Dear Aunt Vadge,
A month ago I lost my virginity. It hurt, but I didn’t worry as it was the first time. For two or three days afterwards it really hurt to pee, then stopped. The second time was better – pleasurable, even, though I didn’t climax – but again I had painful urination for a couple of days.
Yesterday it hurt more, then faded to minor discomfort; again pleasurable, again no climax, and I had a hard time getting wet enough. The painful peeing is back, worst on the first day then fading, with a stinging in my clitoris and lower abdomen afterwards.
Is this because I’m not used to sex yet, or need more time to get wet? Is it normal not to climax yet? And could the painful peeing be a bruise, or something more serious?
Yours sincerely,
Someone
Age 18, Slovakia
Dear Someone,
You’ve actually worked most of this out yourself, so I’ll just confirm it and add the bits that’ll make it stop. The common thread in everything you describe is the same: going in before you’re aroused and wet enough. Penetration without enough lubrication drags on delicate tissue, and the friction lands right where it hurts.
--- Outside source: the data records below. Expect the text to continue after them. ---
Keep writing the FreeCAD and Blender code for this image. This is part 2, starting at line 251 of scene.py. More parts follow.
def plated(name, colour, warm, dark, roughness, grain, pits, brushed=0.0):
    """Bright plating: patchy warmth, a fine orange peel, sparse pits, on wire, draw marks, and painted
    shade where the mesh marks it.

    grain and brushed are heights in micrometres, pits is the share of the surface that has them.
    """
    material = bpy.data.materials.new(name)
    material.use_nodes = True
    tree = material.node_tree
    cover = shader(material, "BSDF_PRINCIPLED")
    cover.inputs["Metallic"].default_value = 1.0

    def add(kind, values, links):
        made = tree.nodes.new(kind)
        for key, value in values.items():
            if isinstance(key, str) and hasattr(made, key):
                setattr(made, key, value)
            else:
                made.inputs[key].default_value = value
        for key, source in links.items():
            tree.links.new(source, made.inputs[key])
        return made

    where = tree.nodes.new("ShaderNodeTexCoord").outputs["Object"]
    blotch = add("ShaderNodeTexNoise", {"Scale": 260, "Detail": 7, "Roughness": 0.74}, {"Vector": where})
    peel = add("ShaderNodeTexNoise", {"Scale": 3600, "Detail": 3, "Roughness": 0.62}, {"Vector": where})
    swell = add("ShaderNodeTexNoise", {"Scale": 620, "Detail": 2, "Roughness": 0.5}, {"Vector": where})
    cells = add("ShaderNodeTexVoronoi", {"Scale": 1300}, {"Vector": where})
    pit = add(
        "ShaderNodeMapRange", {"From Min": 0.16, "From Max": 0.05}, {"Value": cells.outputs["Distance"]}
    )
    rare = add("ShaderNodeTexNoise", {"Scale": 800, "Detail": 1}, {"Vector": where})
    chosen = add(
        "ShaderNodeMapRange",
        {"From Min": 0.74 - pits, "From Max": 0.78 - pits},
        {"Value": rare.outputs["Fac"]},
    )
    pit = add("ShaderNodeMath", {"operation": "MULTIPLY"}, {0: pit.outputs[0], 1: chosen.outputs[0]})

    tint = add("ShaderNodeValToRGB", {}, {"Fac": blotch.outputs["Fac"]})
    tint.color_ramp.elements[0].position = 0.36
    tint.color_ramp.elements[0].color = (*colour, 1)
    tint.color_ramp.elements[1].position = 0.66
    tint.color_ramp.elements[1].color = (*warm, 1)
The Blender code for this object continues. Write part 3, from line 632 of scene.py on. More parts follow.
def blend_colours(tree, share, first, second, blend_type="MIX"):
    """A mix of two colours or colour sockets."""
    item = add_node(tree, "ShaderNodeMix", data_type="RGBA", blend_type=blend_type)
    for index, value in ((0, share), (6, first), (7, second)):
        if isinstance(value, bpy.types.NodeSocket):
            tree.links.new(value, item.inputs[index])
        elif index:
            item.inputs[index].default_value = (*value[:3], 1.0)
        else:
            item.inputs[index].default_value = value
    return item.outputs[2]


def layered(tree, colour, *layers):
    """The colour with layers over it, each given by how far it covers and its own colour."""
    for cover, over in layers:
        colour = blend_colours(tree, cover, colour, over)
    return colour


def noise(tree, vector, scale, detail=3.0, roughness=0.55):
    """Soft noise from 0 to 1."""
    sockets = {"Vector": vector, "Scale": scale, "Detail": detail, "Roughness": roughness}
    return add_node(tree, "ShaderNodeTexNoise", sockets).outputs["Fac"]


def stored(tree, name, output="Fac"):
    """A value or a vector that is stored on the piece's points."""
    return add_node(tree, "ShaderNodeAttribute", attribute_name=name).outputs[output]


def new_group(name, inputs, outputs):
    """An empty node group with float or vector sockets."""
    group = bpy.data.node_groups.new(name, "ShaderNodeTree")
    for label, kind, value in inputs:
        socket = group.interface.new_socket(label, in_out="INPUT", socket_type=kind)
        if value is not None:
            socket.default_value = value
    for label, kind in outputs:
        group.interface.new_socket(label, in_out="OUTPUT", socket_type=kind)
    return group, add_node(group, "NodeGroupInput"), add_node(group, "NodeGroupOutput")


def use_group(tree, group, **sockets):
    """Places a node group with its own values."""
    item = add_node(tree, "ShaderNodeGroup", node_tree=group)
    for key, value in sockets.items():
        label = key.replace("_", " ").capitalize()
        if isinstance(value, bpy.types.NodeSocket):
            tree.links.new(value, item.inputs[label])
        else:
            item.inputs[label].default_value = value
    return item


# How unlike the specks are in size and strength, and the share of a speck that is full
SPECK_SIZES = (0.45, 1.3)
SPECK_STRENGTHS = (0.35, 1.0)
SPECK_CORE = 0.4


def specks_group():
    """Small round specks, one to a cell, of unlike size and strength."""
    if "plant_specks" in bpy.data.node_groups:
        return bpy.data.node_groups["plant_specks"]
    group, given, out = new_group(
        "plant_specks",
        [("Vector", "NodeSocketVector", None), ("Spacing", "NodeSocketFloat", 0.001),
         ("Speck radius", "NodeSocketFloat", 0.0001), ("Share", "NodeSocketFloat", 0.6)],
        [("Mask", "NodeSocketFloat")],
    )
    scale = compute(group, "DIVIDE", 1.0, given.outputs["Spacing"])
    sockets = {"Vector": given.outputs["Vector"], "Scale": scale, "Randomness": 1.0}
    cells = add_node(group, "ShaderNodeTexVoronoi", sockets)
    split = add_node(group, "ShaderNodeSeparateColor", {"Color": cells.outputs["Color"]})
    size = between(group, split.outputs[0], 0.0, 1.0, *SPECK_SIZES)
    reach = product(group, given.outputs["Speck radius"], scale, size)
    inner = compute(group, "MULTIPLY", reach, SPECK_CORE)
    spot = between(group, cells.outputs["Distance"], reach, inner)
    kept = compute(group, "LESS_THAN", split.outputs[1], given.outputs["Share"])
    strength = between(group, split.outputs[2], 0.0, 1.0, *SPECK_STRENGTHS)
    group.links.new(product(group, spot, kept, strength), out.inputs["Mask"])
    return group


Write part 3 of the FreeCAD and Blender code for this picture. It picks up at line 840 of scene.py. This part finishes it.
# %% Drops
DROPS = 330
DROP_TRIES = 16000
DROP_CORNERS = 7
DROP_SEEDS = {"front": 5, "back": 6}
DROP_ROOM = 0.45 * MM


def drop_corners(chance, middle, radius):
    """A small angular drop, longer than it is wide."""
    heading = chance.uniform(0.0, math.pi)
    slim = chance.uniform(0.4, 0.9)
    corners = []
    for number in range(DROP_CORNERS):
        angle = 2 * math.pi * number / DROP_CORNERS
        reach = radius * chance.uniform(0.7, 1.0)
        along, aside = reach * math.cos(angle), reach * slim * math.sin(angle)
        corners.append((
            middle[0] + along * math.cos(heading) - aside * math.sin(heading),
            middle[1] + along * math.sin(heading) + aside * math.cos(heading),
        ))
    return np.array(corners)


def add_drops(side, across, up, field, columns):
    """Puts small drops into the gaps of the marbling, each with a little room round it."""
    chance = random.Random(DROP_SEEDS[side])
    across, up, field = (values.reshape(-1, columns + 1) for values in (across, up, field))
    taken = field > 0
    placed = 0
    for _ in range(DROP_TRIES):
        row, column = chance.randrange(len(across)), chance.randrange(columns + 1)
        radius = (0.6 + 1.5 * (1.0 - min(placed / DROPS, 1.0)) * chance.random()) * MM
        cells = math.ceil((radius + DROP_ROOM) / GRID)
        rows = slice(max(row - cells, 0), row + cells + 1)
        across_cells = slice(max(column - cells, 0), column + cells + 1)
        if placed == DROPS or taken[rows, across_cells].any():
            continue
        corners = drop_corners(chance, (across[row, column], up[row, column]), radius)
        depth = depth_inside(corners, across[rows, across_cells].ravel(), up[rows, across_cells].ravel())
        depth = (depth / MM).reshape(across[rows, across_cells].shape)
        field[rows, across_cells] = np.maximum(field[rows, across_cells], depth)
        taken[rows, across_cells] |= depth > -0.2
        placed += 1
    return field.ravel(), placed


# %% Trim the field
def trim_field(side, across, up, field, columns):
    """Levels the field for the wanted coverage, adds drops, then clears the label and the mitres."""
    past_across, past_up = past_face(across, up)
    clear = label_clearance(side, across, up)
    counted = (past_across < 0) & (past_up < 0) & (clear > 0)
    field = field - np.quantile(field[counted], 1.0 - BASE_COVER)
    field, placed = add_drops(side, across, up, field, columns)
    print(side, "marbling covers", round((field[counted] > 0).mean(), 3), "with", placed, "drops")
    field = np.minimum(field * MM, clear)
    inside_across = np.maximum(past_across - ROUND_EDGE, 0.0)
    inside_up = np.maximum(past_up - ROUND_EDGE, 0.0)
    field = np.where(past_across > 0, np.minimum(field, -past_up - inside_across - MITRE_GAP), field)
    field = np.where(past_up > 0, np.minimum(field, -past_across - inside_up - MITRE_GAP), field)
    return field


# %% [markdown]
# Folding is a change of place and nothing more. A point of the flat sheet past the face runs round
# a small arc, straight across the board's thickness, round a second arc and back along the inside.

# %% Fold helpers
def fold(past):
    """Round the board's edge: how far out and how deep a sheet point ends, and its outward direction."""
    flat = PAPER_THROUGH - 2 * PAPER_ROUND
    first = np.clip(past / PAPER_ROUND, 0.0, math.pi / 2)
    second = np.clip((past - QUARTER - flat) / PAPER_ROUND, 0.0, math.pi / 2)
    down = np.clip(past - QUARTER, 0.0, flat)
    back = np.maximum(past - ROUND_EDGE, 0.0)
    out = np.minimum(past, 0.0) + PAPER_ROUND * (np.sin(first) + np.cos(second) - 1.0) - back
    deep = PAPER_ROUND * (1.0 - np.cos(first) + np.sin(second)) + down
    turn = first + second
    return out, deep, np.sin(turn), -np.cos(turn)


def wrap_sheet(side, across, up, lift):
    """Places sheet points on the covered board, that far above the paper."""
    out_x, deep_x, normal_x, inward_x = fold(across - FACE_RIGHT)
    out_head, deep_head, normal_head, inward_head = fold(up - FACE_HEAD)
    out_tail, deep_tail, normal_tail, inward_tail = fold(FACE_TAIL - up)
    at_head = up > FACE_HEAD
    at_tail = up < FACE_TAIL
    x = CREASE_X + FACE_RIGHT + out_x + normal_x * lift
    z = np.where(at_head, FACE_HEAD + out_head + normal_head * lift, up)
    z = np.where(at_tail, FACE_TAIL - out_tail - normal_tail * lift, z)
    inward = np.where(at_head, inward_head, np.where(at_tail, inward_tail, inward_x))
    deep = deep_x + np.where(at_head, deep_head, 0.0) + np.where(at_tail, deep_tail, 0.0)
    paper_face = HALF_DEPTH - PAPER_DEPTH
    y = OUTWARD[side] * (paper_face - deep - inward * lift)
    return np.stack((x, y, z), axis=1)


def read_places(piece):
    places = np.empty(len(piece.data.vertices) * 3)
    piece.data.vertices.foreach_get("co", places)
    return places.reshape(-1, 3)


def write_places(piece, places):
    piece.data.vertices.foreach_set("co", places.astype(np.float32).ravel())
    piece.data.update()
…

Take the painful peeing first.
Your urethra sits right against the front vaginal wall, so dry, friction-y sex irritates the urethra, which is why it stings to wee for a day or two afterwards and then settles – that fits your pattern exactly (mild, brief, tied to each session, fading), and it’s the most likely answer, with the clitoral and lower-abdomen sting just the same irritated area referring its complaint.
The one to watch for is that new sex is also the number-one trigger for UTIs (‘honeymoon cystitis’), because sex nudges bacteria into the urethra; the way to tell them apart is that a UTI usually brings frequency and urgency (a constant need to go, with little coming out) and doesn’t simply fade in a couple of days.
You say you don’t have that frequency, which is reassuring – but if it changes, or the burning won’t settle, get a test. Either way the fix is the same: wee straight after sex to flush bacteria out, use plenty of lube, and don’t start penetration until you’re properly turned on.
The dryness and not climaxing are completely normal at one month in – this is exactly where you’d expect to be. Arousal, and the wetness that comes with it, takes far longer to build than most people realise, and most women don’t climax from penetration alone, because the clitoris needs direct attention.
So yes, you need more time and more warm-up, and yes, it’s entirely normal not to climax yet. Slow right down, spend ages on the fun non-penetrative stuff, and it’ll transform both the comfort and the pleasure. The golden rule through all of it: if it hurts, even a little, stop – pain is information, not something to push through.
Our guides to giving a woman oral, fingering basics and penis-in-vagina sex are all good reading for you both.
Warmest regards,
Aunt Vadge
This is general information, not a substitute for personalised medical advice.